The Design Hop program particularly embodies a form of creative appropriation of the living environment derivative of Beijing’s secular urbanism designed by an idiosyncratic and self-propelled chemistry of molecular constituencies that have reclaimed their own right to the city over past centuries. From the vernacular vestiges of its imperial heart, to the hazardous experiments on the “rurban” fringes, design plays out here in a kaleidoscopic plot of multifaceted “social turns”. So BJDW attempts to create dialogue between these areas and the creative communities that are either already present in this context, or those who come to engage with it. One of the most important things that we offer, therefore, is the opportunity to converse beyond given or appropriated frameworks.

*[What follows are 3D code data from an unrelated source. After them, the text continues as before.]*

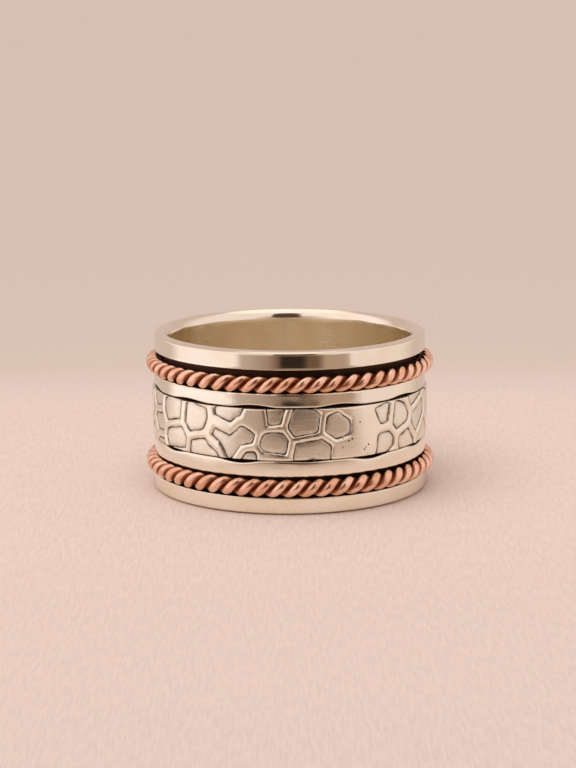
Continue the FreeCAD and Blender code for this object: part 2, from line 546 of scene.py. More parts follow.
def helix_angles(tree, size, strand):
    """The angle round the ring, and the angle round the rope, of each point of each strand's path."""
    points = calc(tree, "MULTIPLY", size["Twists"], size["Steps Per Twist"])
    place = lay(tree, "GeometryNodeSplineParameter").outputs["Index"]
    round_ring = calc(tree, "DIVIDE", calc(tree, "MULTIPLY", place, math.tau), points)
    on_circle = lay(tree, "ShaderNodeCombineXYZ", {
        "X": calc(tree, "COSINE", round_ring),
        "Y": calc(tree, "SINE", round_ring),
    })
    rough = {"Vector": on_circle.outputs["Vector"], "W": size["Seed"], **SLOW_NOISE}
    wobble = lay(tree, "ShaderNodeTexNoise", rough, noise_dimensions="4D").outputs["Fac"]
    wobble = calc(tree, "MULTIPLY", calc(tree, "SUBTRACT", wobble, 0.5), size["Unevenness"])
    own_share = calc(tree, "DIVIDE", calc(tree, "MULTIPLY", strand, math.tau), size["Strands"])
    twist = calc(tree, "ADD", calc(tree, "MULTIPLY", round_ring, size["Twists"]), own_share)
    round_rope = calc(tree, "ADD", calc(tree, "ADD", twist, size["Phase"]), wobble)
    return round_ring, round_rope, points


def diagonal(tree, across, up):
    """Length of the diagonal over two sides."""
    squares = calc(tree, "ADD", calc(tree, "POWER", across, 2.0), calc(tree, "POWER", up, 2.0))
    return calc(tree, "SQRT", squares)


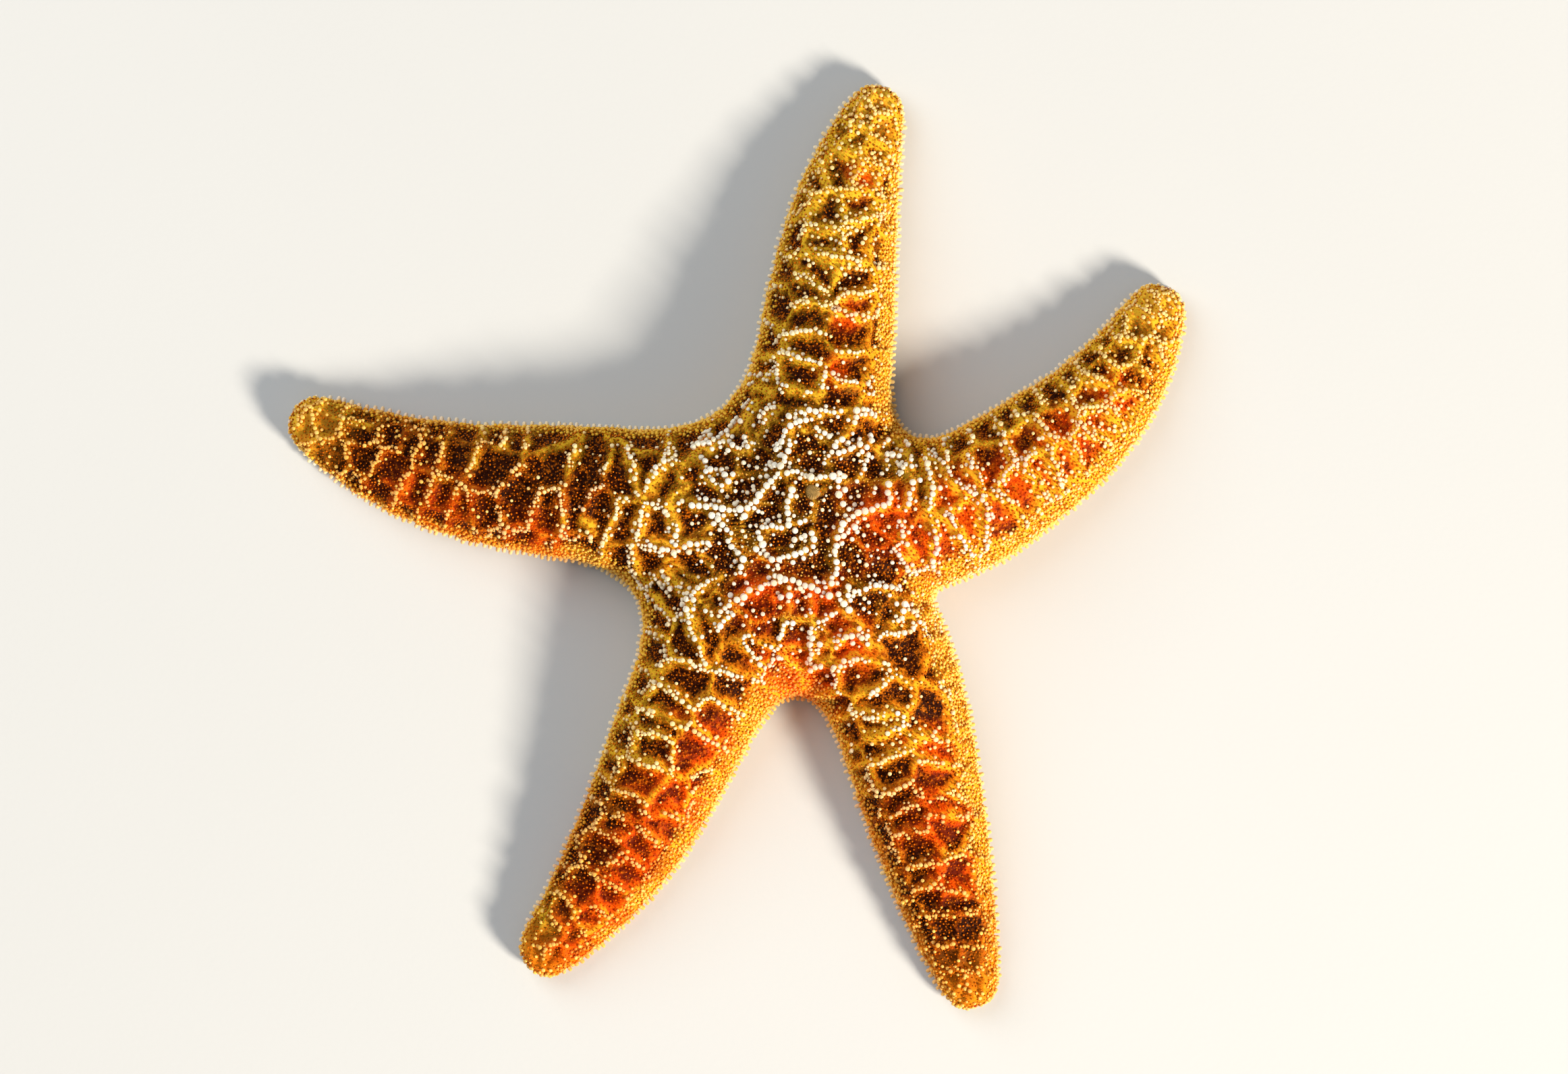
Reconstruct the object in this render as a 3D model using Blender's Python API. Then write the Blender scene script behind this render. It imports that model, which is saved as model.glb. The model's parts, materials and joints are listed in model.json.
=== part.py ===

All in all, these hubs attempt to contextualise what design is and does, while demonstrating its potential. If Beijing wants to take the lead in presenting a singular position, we cannot let go of context—responding to the criticalities of life in an urban environment. Chinese cities are undoubtly among the most daring platforms for testing the means and tools of improving common living. And this is what design does in the end. It is important for emerging talent to understand and engage with these ideas.
What do you think BJDW 2012 did for China?
BJDW cannot speak in the past—at least not yet. If it is doing something though, it is trying to challenge the way we speak and communicate with and of design. It is pushing things, people and ideas out of their comfort zones. Everyone in this business envisions, and rightfully so, Beijing to perform assertively in easing the way for design into the local market, to boost the industry, the city, its infrastructure, its liveability, its capacity to hold onto a promise of an enlightened and better future. I think nowadays, you can achieve this only by making yourself a proponent of new ways to make urgent issues a common task. Beijing Design Week, therefore, is truly creating its own cultural syntax and discursive format. It is, indeed, more about “Beijing” than a “design week”.